The market for wearable technology is getting much, much bigger -- and you can thank Apple.
A new report released Thursday by the International Data Corporation shows that 18.1 million wearable devices -- things like the Apple Watch and Fitbit bands -- were shipped between April and June this year. That's a 223.2 percent increase from the same time last year, when the IDC reported shipments of 5.6 million units.
That's not so surprising from a certain perspective -- the Apple Watch didn't exist during the same time last year. When Apple entered the market, it introduced millions of smartwatches, which obviously inflated the numbers.
"Anytime Apple enters a new market, not only does it draw attention to itself, but to the market as a whole," Ramon Llamas, a research manager at IDC, said in the firm's press release.
He's right, of course: The iPhone basically invented smartphone culture even if it followed the Blackberry, much as the iPod blew up the music industry even if it was far from the first MP3 player. The cult of Apple is strong.

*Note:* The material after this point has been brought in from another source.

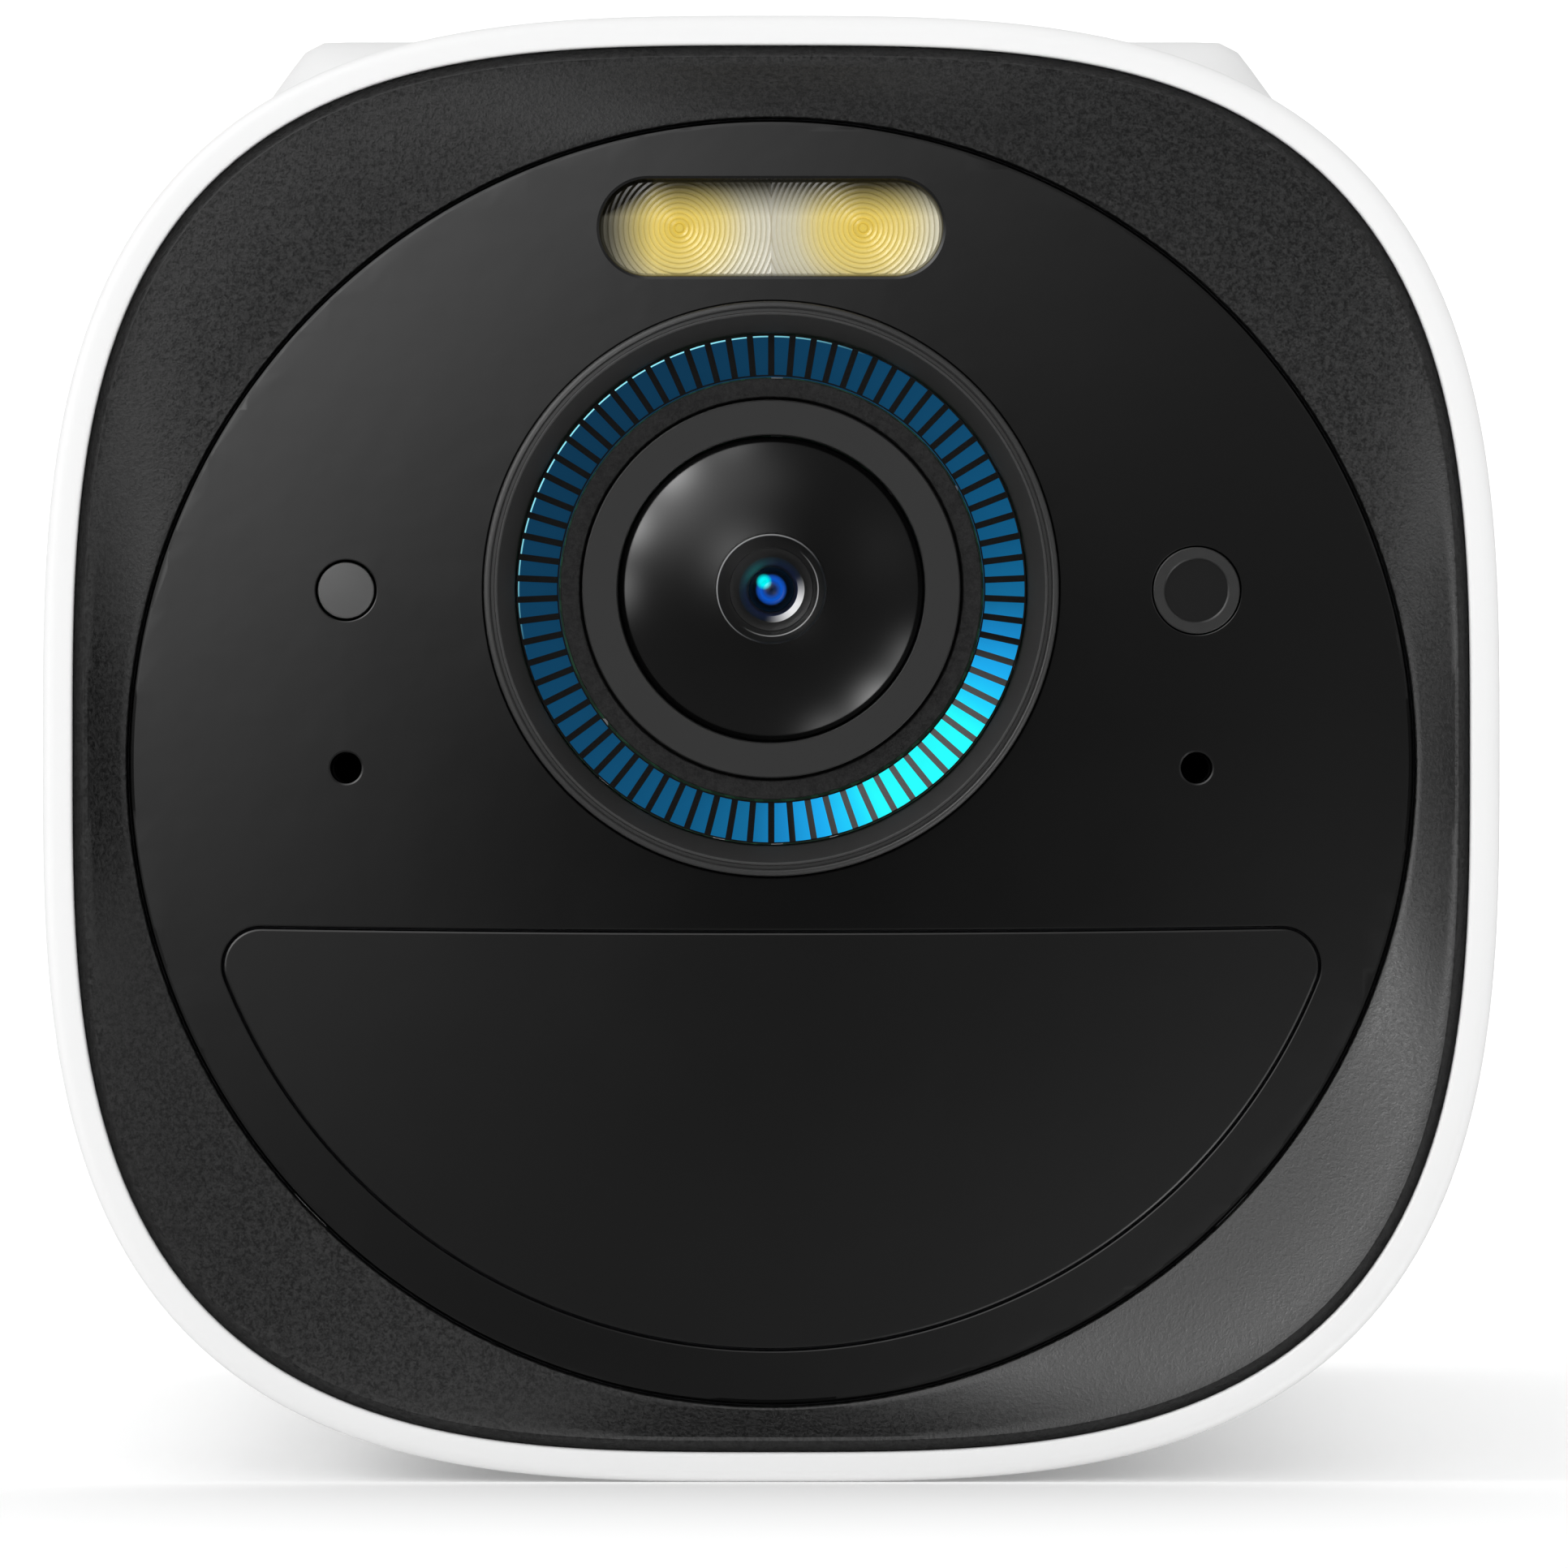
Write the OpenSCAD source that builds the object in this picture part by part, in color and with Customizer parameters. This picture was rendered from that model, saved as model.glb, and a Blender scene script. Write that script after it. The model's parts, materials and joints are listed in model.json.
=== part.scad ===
// Battery security camera with a two-lamp spotlight, built up from its separate pieces.
// The camera faces -Y and stands on Z = 0. Depth is measured back from the front rim,
// and heights inside the shell are measured from the middle of its outline.

/* [Shell] */
// Width across the front rim
body_w = 62; // [60:0.5:76]
// Height of the rounded-square outline
body_h = 62.4; // [60:0.5:76]
// Length from the front rim to the rear face
body_len = 126; // [125:1:160]
// Exponent of the outline: 2 is an ellipse and a larger one is squarer
squareness = 3.11; // [2.9:0.01:3.4]
// Thickness of the shell's wall
wall = 2; // [1.6:0.1:2.6]
// Width of the white rim seen from the front
rim = 1.25; // [1:0.05:1.6]
// Depth of the rear cover from its seam to the rear face
cover_len = 18; // [17:0.5:22]
// Radius of the rounded back edge
cover_round = 9; // [7:0.5:9.5]
// Thickness of the rear cover's back
cover_back = 2.6; // [2.4:0.1:3.2]

/* [Solar deck] */
// Height of the deck above the top of the outline
deck_rise = 0.2; // [0.1:0.05:0.8]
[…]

That said, while shipments of the device are substantial, one could argue -- people certainly have -- that the Apple Watch isn't the same sort of revolutionary product. It's unclear what its ultimate impact will be.
Moreover, actual sales numbers for the Apple Watch remain elusive. Early estimates suggested its launch was bigger than the original iPhone's, and massive retail chain Best Buy has apparently been satisfied enough with sales to expand Apple Watch inventory to all of its stores nationwide.
The Apple Watch also seems to be smashing demand for classic timepieces, suggesting perhaps that smart devices really are the future for wrist wear.